CLIP ResNet-50 / ResNet-50x4 Training Pipeline and Deployment on Hailo-8L

Hello Hailo Community,

I’m considering purchasing a Hailo-8L for accelerating CLIP-based workloads and have a few questions about training and deployment:

Background & Goals:

  1. I’d like to fine-tune a CLIP model (either clip_resnet_50 or clip_resnet_50x4) on custom image-text data. The ultimate goal is to perform zero-shot classification on new images, but also obtain bounding box coordinates for detected objects.

Questions:

  1. Training Pipeline Documentation:

Is there any official or community-supported documentation, example repo, or recommended workflow for fine-tuning [clip_resnet_50 or clip_resnet_50x4](https://github.com/hailo-ai/hailo_model_zoo/blob/master/docs/public_models/HAILO8L/HAILO8L_zero_shot_classification.rst) on custom datasets targeting Hailo deployment?

Are there Hailo-provided tools, Docker environments, or scripts that streamline the training→compile→deploy process for CLIP variants?

  1. Deployment on Hailo-8L:

After fine-tuning a custom clip_resnet_50, can I deploy it directly into the Hailo CLIP-based classification & detection application?

  1. Bounding Box / Region-Level Predictions:

Does the existing Hailo CLIP-based detection application support returning bounding boxes from a fine-tuned CLIP model?

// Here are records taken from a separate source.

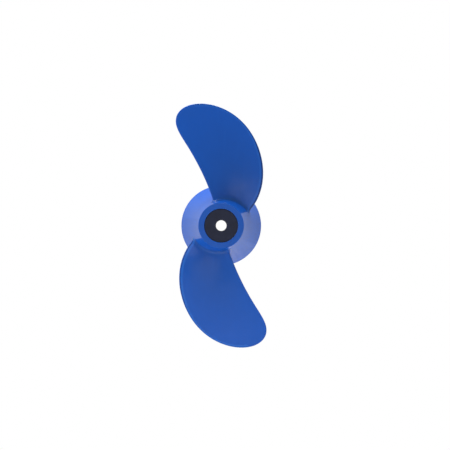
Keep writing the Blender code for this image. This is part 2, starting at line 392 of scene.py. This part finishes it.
for piece_name, (piece_points, piece_faces) in (("hub_shell", hub_shell()), ("hub_ribs", rib_shells())):
    piece = make_piece(piece_name, piece_points, piece_faces, blue)
    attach(piece, "root")
    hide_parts("propeller_moulding")

# The blades: the other half of the moulding, each swept back like a sickle so that weeds
# slide off. The face towards the nut end is a true screw surface, the back is bellied,
# and the roots run into the hub with a soft fillet.
TIP_RADIUS = 130.0 * MM
ROUND_START = 80.0 * MM
TIP_FULLNESS = 5.0
MIDDLE_START = 54.2            # degrees; the chord's middle angle, carried on to the shaft
MIDDLE_SWEEP = 380.0           # degrees that it gains per metre of radius
HALF_START = 49.4              # degrees; half the chord's angle, carried on to the shaft
HALF_LOSS = 276.0              # degrees that it loses per metre of radius
PITCH = 95.0 * MM
RISE = PITCH / (2.0 * np.pi)
TRAILING_ROOT_ANGLE = np.radians(107.0)
TRAILING_ROOT_Y = -44.8 * MM
THINNING_START = 24.0 * MM     # the radius from which a blade gets thinner
ROOT_THICKNESS = 6.5 * MM
TIP_THICKNESS = 2.6 * MM
LEADING_EDGE_RADIUS = 1.3 * MM
TRAILING_EDGE_RADIUS = 0.8 * MM
ROOT_FILLET = 5.0 * MM
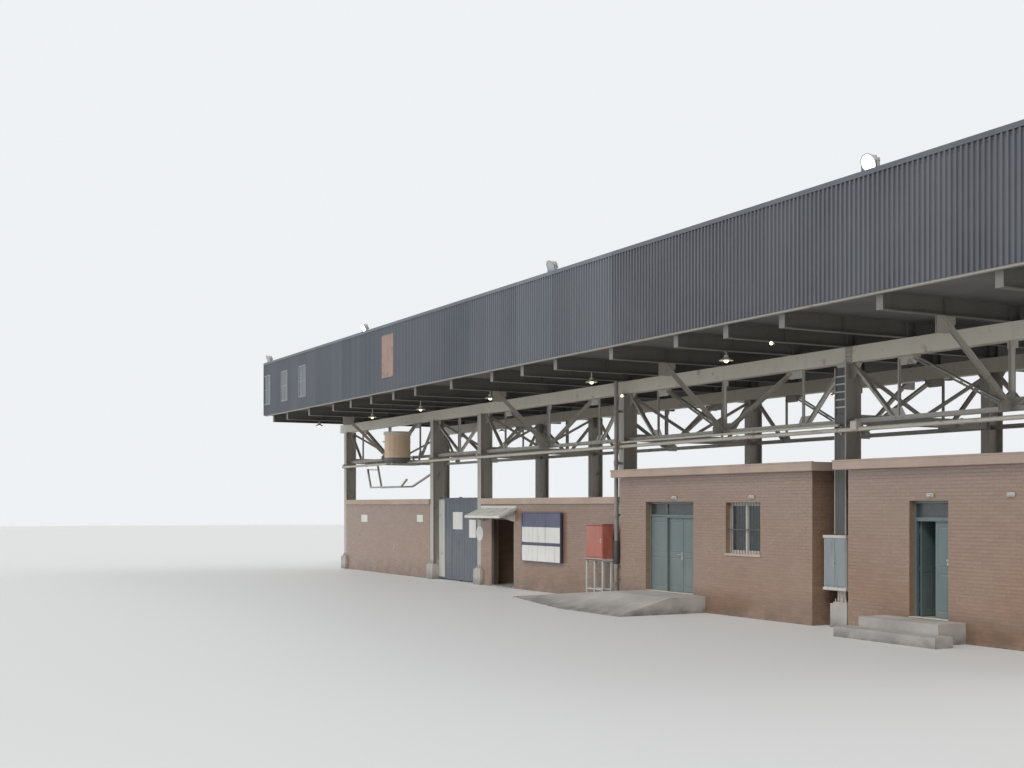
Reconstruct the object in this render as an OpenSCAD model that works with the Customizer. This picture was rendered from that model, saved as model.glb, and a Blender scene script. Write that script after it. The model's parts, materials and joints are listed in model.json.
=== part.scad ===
// Elevated conveyor gallery on a steel trestle, with tiled switch rooms between its legs.
// X runs along the gallery, -Y is the front with the room doors, Z is up. Millimetres.

/* [Trestle] */
// Length of each long bay, from bent to bent
long_bay = 8450; // [8200:50:8600]
// Length of the one short bay
short_bay = 3700; // [3500:50:3900]
// Distance between the front and the rear row of columns
row_gap = 4200; // [4000:50:4400]
// Underside of the top chords, which is also the head of the columns
chord_z = 5520; // [5450:10:5600]
// Depth of the top chords
chord_h = 330; // [300:10:360]
// Underside of the bottom chords
bottom_z = 4250; // [4150:10:4350]
// Width of a column flange
column_w = 250; // [220:10:280]
// Depth of a column from flange to flange
column_d = 420; // [380:10:440]
// Height of the concrete plinths
plinth_h = 500; // [400:10:600]

/* [Gallery] */
// How far the gallery runs past the end bents, up to the end walls
gallery_past = 900; // [700:10:950]
// Reach of the gallery's outer girts from the middle
gallery_half = 5400; // [5300:10:5500]
// Depth of the cross beams that carry the floor
beam_h = 330; // [300:10:360]
// Height of the cladding sheets
clad_h = 2090; // [2000:10:2200]
// Depth of the ribs in the cladding
rib_h = 40; // [30:5:45]
// Spacing of the ribs in the cladding
rib_pitch = 400; // [380:10:500]
// Rise of the roof from eaves to ridge
roof_rise = 270; // [200:10:320]

/* [Rooms] */
// Height of the walls of the two tall rooms
tall_wall_h = 3285; // [3150:5:3320]
// Height of the walls of the two low rooms
low_wall_h = 2600; // [2500:10:2700]
// Thickness of the room walls
wall_t = 240; // [200:10:250]
// Reach of the tall rooms' wall faces from the middle
tall_half = 2560; // [2550:10:2600]
// Level of the tall rooms' floors
floor_z = 400; // [380:10:420]
// Height of the doorways above the floor
doorway_h = 2240; // [2200:10:2280]
// Height of the fixed panel over the door leaves
transom_h = 370; // [350:10:380]

/* [Hidden] */

half_run = (4 * long_bay + short_bay) / 2;
bent_x = [for (step = [[0, 0], [1, 0], [1, 1], [2, 1], [3, 1], [4, 1]])
    step[0] * long_bay + step[1] * short_bay - half_run];
long_bays = [0, 2, 3, 4];
row_y = row_gap / 2;
column_face = row_y + column_d / 2;
chord_top = chord_z + chord_h;
beam_top = chord_top + beam_h;
gallery_end = half_run + gallery_past;
clad_z = beam_top - 30;
clad_top = clad_z + clad_h;
eaves_z = clad_top - 140;
roof_t = 40;
sheet_t = 12;
patch_t = 6;
end_t = 60;
deck_t = 50;
edge_h = 60;
flange_t = 18;
web_t = 12;
plinth = [500, 600];
base = [400, 520, 30];
cradle_bar = 60;
chord_w = 250;
chord_past = 800;

// Truss panel points measured from the bent: foot of the end diagonal, thin post, top gusset
first_node = 1290;
thin_post = 1420;
gusset_x = [1395, 2000];
gusset_h = 180;
truss_bar = 90;
truss_d = 110;
bottom_h = 100;

// Cross beams stand at the bents, over the gussets and at mid bay
over_gusset = (gusset_x[0] + gusset_x[1]) / 2;
beam_offsets = [0, over_gusset, long_bay / 2, long_bay - over_gusset];
beam_x = concat(
    [for (bay = long_bays) for (offset = beam_offsets) bent_x[bay] + offset],
    [bent_x[1], bent_x[1] + short_bay / 2, bent_x[5]]);
post_x = concat(
    [for (bay = long_bays) for (third = [0, 1, 2]) bent_x[bay] + third * long_bay / 3],
    [bent_x[1], bent_x[1] + short_bay / 2, bent_x[5]]);

// Tall rooms: a stands between the two near bents, b in the next bay
room_a = [bent_x[4] + 470, bent_x[5] - 300];
room_b = [bent_x[3] + 350, bent_x[4] - 620];
door_a = [room_a[0] + 1690, room_a[0] + 2670];
door_b = [room_b[0] + 1190, room_b[0] + 3230];
window_b = [room_b[0] + 4500, room_b[0] + 5750];
window_z = [1440, 2620];
window_set_back = 120;
slab_t = 180;
tall_eaves = 240;
low_eaves = 60;
room_c = [bent_x[2] + column_w / 2, bent_x[3] - column_w / 2];
room_e = [bent_x[0] + column_w / 2, bent_x[1] - column_w / 2];
low_half = column_face;
doorway_top = floor_z + doorway_h;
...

If not, is there guidance on using Region CLIP (or an equivalent approach) for region-level inference on Hailo-8L? For example, any reference implementations or tips on compiling such models for Hailo?

Hey @Milind_Rampure,

Welcome to the Hailo Community!

Let me address each of your questions:

1. Training Pipeline Documentation:
We do have resources for this! Check out our Hailo-CLIP repository at GitHub - hailo-ai/hailo-CLIP: Real-time zero-shot classifier app - this uses the clipresnet_50x4 architecture you mentioned.

For training configurations and resources, here are the key files in our model zoo:

These configuration files contain the training parameters and setup details you’ll need for the train→compile→deploy workflow.

2. Deployment on Hailo-8L:
Yes, you can deploy your fine-tuned clip_resnet_50 model using the repository I mentioned above. The Hailo-CLIP implementation supports custom trained models.

3. Bounding Box / Region-Level Predictions:
The current implementation doesn’t provide bounding boxes out of the box, but you can customize this by modifying the post-processing pipeline. This gives you flexibility to implement region-level predictions or adapt the output format to include coordinate information.

Hope this helps get you started! Let me know if you need more specific guidance on any of these aspects.